Using the impedance values from the ideal design, I generated initial width and length estimates for the microstrip lines via Keysight LineCalc. These served as the baseline for the physical layout. To maintain simplicity and symmetry in the design, the top and bottom series lines were initially assigned equal dimensions. M-tees were included at junctions to better reflect real-world discontinuities between shunt and series branches.

Each section of the coupler was designed with identical widths and lengths where appropriate to reduce layout complexity and adhere to proven broadband design techniques from literature.

Optimization:

To refine performance, I set up four optimization goals based on return loss, isolation, and coupling performance across the 3.4–4.2 GHz band. I used a gradient-based optimization algorithm to tune the microstrip parameters. During this process, I applied physical constraints such as a 6 mil lower limit for W2 to avoid unrealistic geometries.

Initially, the design used equal widths for both series arms, but this approach couldn’t meet isolation specs. To address this, I added W4 as a separate tuning parameter, which ultimately allowed the optimizer to converge on a solution that met all the design targets.

After finishing the EM-optimised layout, I sent the design to PCBWay on 20-mil Rogers 4003C with 1-oz copper and ENIG finish, matching the simulation stack-up. I kept everything single-layer microstrip with a continuous bottom ground and added 2 mm via holes to ground (these were not simulated into the design).

PCB Way Selection

For connector attachment, I used Taoglas edge-launch SMAs which were rated up to much higher frequencies than this. Each pad and connector foot were pre-tinned with flux and lead solder. With a JBC micro-iron at 400 °C it took about three seconds per pin, which kept the 4003C substrate cool enough to avoid browning. A fast IPA scrub immediately afterwards removed visible flux residue. I inspected each trace for connectivity and ensured no shorting of lines had been created.

NOTE: One might be able to see that I did not trim the input line from the SMA connector and I tinned extra lead onto the pads that did not need to be included (not on purpose of course, but it was a result of having lots of flux without a stencil specifically made for this board).

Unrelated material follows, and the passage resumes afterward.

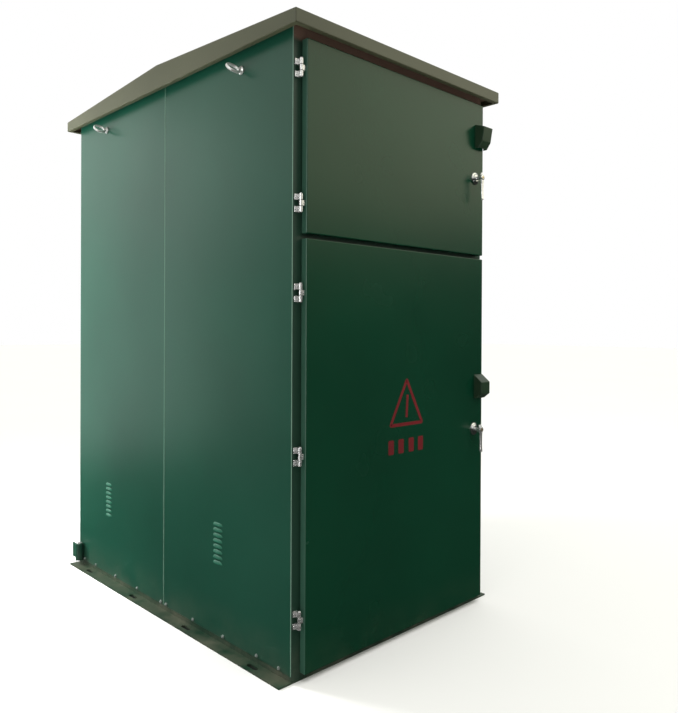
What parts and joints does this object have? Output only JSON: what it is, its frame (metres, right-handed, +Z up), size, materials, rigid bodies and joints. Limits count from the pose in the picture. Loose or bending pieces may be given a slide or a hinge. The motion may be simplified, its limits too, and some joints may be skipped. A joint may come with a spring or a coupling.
{
  "type": "pad-mounted transformer",
  "caption": "Tall steel outdoor transformer housing with a gable roof, stacked front doors, a rear door, side louvres, foot flanges, tank, bushings, breakers and meter inside.",
  "frame": {"origin": "centre of the footprint on the ground", "axes": "+Z up, the front doors face -Y, the rear door faces +Y"},
  "size_m": [1.172, 1.7455, 2.2],
  "materials": {
    "side_paint": "semi-gloss powder coat with a fine orange-peel texture",
    "door_paint": "smoother gloss powder coat",
    "roof_paint": "weathered semi-gloss powder coat",
    "soffit_paint": "dark matt primer",
    "stainless": "brushed stainless steel",
    "zinc": "bright zinc plate",
    "galvanised_sheet": "galvanised sheet",
    "rubber": "matt black rubber",
    "tank_paint": "grey tank enamel",
    "core_steel": "varnished electrical steel",
    "copper": "bare copper",
    "epoxy_brown": "glossy cast epoxy",
    "red_plastic": "moulded red plastic",
    "black_plastic": "moulded black plastic",
    "light_plastic": "moulded light grey plastic"
  },
  "bodies": {
    "root": {"base_frame": "side_paint", "corner_posts": "side_paint", "frame_rails": "side_paint", "side_panel_left_front": "side_paint", "side_panel_left_rear": "side_paint", "side_panel_right_front": "side_paint", "side_panel_right_rear": "side_paint", "panel_bolts": "zinc", "roof_shell": "roof_paint", "roof_soffit": "soffit_paint", "lifting_eyes": "zinc", "rear_corner_socket": "side_paint", "hinge_frame_leaves": "stainless", "hinge_pins": "stainless", "barrier_wall": "galvanised_sheet", "room_shelf": "galvanised_sheet", "floor_plate": "galvanised_sheet", "cable_grommets": "rubber", "tank": "tank_paint", "tank_lid": "tank_paint", "tank_skids": "tank_paint", "cooling_fins": "tank_paint", "core": "core_steel", "coils": "copper", "tank_bushings": "epoxy_brown", "hv_elbows": "rubber", "fuse_holders": "epoxy_brown", "tank_fittings": "zinc", "lv_bars": "copper", "equipment_plate": "galvanised_sheet", "main_breaker": "black_plastic", "feeder_breakers": "black_plastic", "meter": "light_plastic"},
    "upper_door": {"upper_door_skin": "door_paint", "upper_door_stiffeners": "side_paint", "upper_door_seal": "rubber", "upper_door_hinge_leaves": "stainless", "upper_escutcheon": "stainless", "upper_padlock_hood": "door_paint"},
    "lower_door": {"lower_door_skin": "door_paint", "lower_door_stiffeners": "side_paint", "lower_door_seal": "rubber", "lower_door_hinge_leaves": "stainless", "lower_escutcheon": "stainless", "lower_padlock_hood": "door_paint"},
    "rear_door": {"rear_door_skin": "door_paint", "rear_door_stiffeners": "side_paint", "rear_door_seal": "rubber", "rear_door_hinge_leaves": "stainless", "rear_escutcheon": "stainless"},
    "upper_handle": {"upper_handle": "stainless"},
    "lower_handle": {"lower_handle": "stainless"},
    "rear_handle": {"rear_handle": "stainless"},
    "lower_rod_up": {"lower_rod_up": "zinc"},
    "lower_rod_down": {"lower_rod_down": "zinc"},
    "load_switch_handle": {"load_switch_handle": "red_plastic"},
    "tap_changer_knob": {"tap_changer_knob": "black_plastic"},
    "main_breaker_toggle": {"main_breaker_toggle": "light_plastic"},
    "feeder_toggle_left": {"feeder_toggle_left": "light_plastic"},
    "feeder_toggle_right": {"feeder_toggle_right": "light_plastic"}
  },
  "joints": [
    {"name": "upper_door_hinge", "type": "hinge", "parent": "root", "child": "upper_door", "pos_m": [-0.5, -0.816, 1.773], "axis": [0, 0, -1], "range_deg": [0, 120]},
    {"name": "lower_door_hinge", "type": "hinge", "parent": "root", "child": "lower_door", "pos_m": [-0.5, -0.816, 0.735], "axis": [0, 0, -1], "range_deg": [0, 120]},
    {"name": "rear_door_hinge", "type": "hinge", "parent": "root", "child": "rear_door", "pos_m": [0.5, 0.816, 1.058], "axis": [0, 0, -1], "range_deg": [0, 120]},
    {"name": "upper_handle_turn", "type": "hinge", "parent": "upper_door", "child": "upper_handle", "pos_m": [0.44, -0.8, 1.773], "axis": [0, -1, 0], "range_deg": [0, 90]},
    {"name": "lower_handle_turn", "type": "hinge", "parent": "lower_door", "child": "lower_handle", "pos_m": [0.44, -0.8, 0.735], "axis": [0, -1, 0], "range_deg": [0, 90]},
    {"name": "rear_handle_turn", "type": "hinge", "parent": "rear_door", "child": "rear_handle", "pos_m": [-0.44, 0.8, 1.058], "axis": [0, 1, 0], "range_deg": [0, 90]},
    {"name": "lower_rod_up_slide", "type": "slide", "parent": "lower_door", "child": "lower_rod_up", "axis": [0, 0, 1], "range_m": [0, 0.012]},
    {"name": "lower_rod_down_slide", "type": "slide", "parent": "lower_door", "child": "lower_rod_down", "axis": [0, 0, -1], "range_m": [0, 0.012]},
    {"name": "load_switch_turn", "type": "hinge", "parent": "root", "child": "load_switch_handle", "pos_m": [0.3, -0.34, 0.64], "axis": [0, -1, 0], "range_deg": [0, 90]},
    {"name": "tap_changer_turn", "type": "hinge", "parent": "root", "child": "tap_changer_knob", "pos_m": [0.3, -0.34, 0.44], "axis": [0, -1, 0], "range_deg": [-60, 60]},
    {"name": "main_breaker_throw", "type": "hinge", "parent": "root", "child": "main_breaker_toggle", "pos_m": [-0.18, -0.484, 1.778], "axis": [1, 0, 0], "range_deg": [-25, 25]},
    {"name": "feeder_throw_left", "type": "hinge", "parent": "root", "child": "feeder_toggle_left", "pos_m": [0.07, -0.414, 1.773], "axis": [1, 0, 0], "range_deg": [-25, 25]},
    {"name": "feeder_throw_right", "type": "hinge", "parent": "root", "child": "feeder_toggle_right", "pos_m": [0.19, -0.414, 1.773], "axis": [1, 0, 0], "range_deg": [-25, 25]}
  ],
  "couplings": [
    {"joint": "lower_rod_up_slide", "follows": "lower_handle_turn", "m_per_rad": 0.007639},
    {"joint": "lower_rod_down_slide", "follows": "lower_handle_turn", "m_per_rad": 0.007639}
  ]
}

I only have a two-port LibreVNA, I followed the Tippet multi-port method from the scikit-rf example. I am measuring a four-port SUT so the theory is to terminate the unused ports with a 50 ohm impedance terminations for the ports not being measured. The VNA itself sits under a PWM desktop fan (an AC-Infinity 92 mm unit) that locks its enclosure at 28 °C; without the airflow, phase and S parameters measurements can wander several degrees during long sweeps because this is a relatively low-cost VNA. I used a fresh SOLT calibration from the measured frequencies of 3.4 GHz to 4.2 GHz with the ends of a pair of phase-matched Matrics 0.085-inch semi-rigid cables, hand torqued, and re-calibrated whenever a cable was disturbed. Each of the four unused ports was terminated with a 50 ohm SMA connector load, then I ran six sweeps—P1-P2 through P3-P4—saving each as an .s2p file named p12, p13, … p34. In Python, scikit-rf’s n_twoports_2_nport() stitched the six data sets into a full 4 × 4 network automatically, eliminating the bookkeeping errors that had plagued my first attempts. Below is the script I used to pull these files together and report the data.

Link: Measuring Multiport Device with a 2 Port Network Analyzer

Additionally, I made a table so I knew which measurements I was supposed to take and which ports where supposed to be terminated into 50 ohm loads per sweep.

NOTE: There is a photo gallery below of all of the testing configurations and equipment. 

The stitched measurements line up well with simulation on return loss and coupling, but isolation bottoms out at –23 dB instead of the predicted –43 dB, and the phase difference creeps past 100° above 3.9 GHz. I suspect launch inductance, slight SMA mis-alignment and the extra ~0.4 mm of line I introduced during hand-reflow along with losses in the testing equipment and errors in my testing process (first time testing on a VNA). One can also observe that my designed for frequency is shifted to the right roughly at 4.0 GHz now (because of the port stub length most likely). Next steps (if I were to optimize the design further) are to put the SMA footprints into the EM model, model the VIAGNDs properly, trim the port stubs after soldering, reduce the ground SMA footprints and add more vias to ground, and then repeat the whole process fabrication and testing process. Additionally, I would run Monte Carlo simulations on design tolerances to see where my EM simulation results could land and determine if these results here were applicable.